The highest level of moral accomplishment corresponds to religious concepts like Holiness. This is a person whose moral beliefs combine humility, compassion, and dedication to others; who lives his or her life according to these precepts; who asks no reward other than the alleviation of the suffering of others and the satisfaction of living a moral life. They have been termed Saints, Angels, Bodhisattvas, and a hundred other names in various religions. Yet their grace is truly moral. Moiv, in her work providing abortion services to unfortunate women in the deeply unfriendly ground of Texas, is a good example of such a person. Mother Teresa (Catholic dogmatism notwithstanding) was another.
III. My Philosophy of Life
As a partly humorous, but deeply sincere parable to help people in my business, I've developed a little story I call my philosophy of life. It explains around 90% of the mysteries of life--those things that cannot otherwise be understood--in three simple words:
People are stupid.
There are a couple of things to remember in order to convert this from a misanthropic little rant into a philosophy of life.
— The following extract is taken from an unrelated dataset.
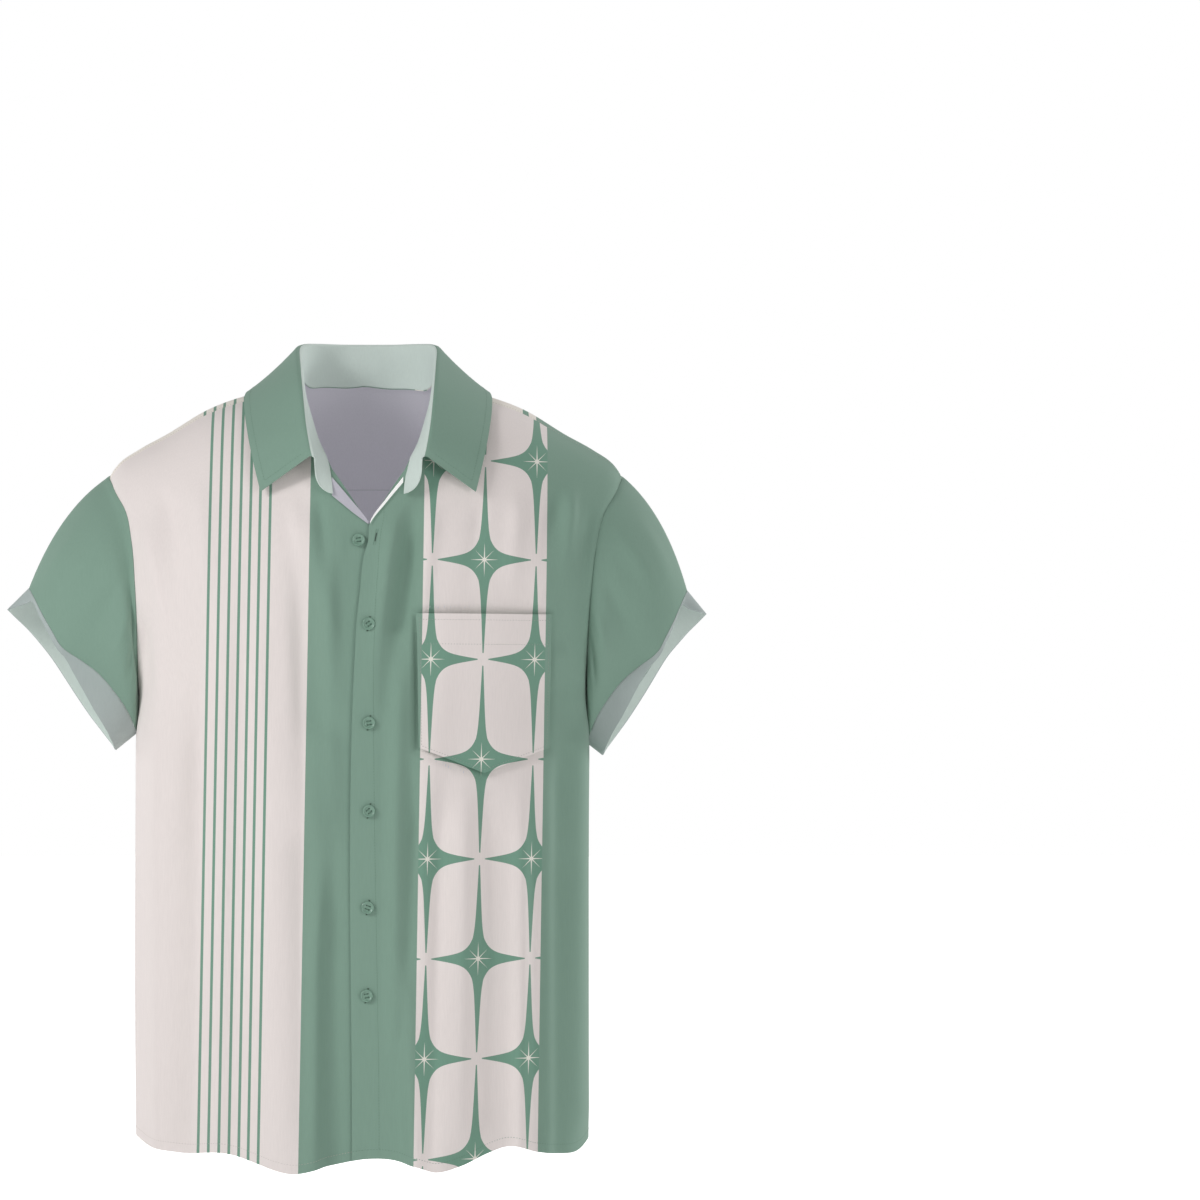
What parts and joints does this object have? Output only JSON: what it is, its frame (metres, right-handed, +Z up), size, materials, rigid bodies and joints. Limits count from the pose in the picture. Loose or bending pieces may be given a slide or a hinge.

1. All of us are stupid. Some of us may have more of a talent for it than others, but sadly being smart and being stupid are far from mutually exclusive.
2. If you remember people are stupid, you're not apt to expect more from them than they're likely to deliver.
Remembering these two things transforms those three words into a philosophy of humility and forgiveness. If you can learn those two lessons, and explain most of the unexplainables in life besides, that's about all you can expect from a philosophy of life, if you ask me.
Telling people this story helps to allow folks to forgive themselves or others, and reminds them not to think too much of themselves. I tell it to myself daily, like a Catechism. And that's the last religious parallel I'll leave you with this Sunday.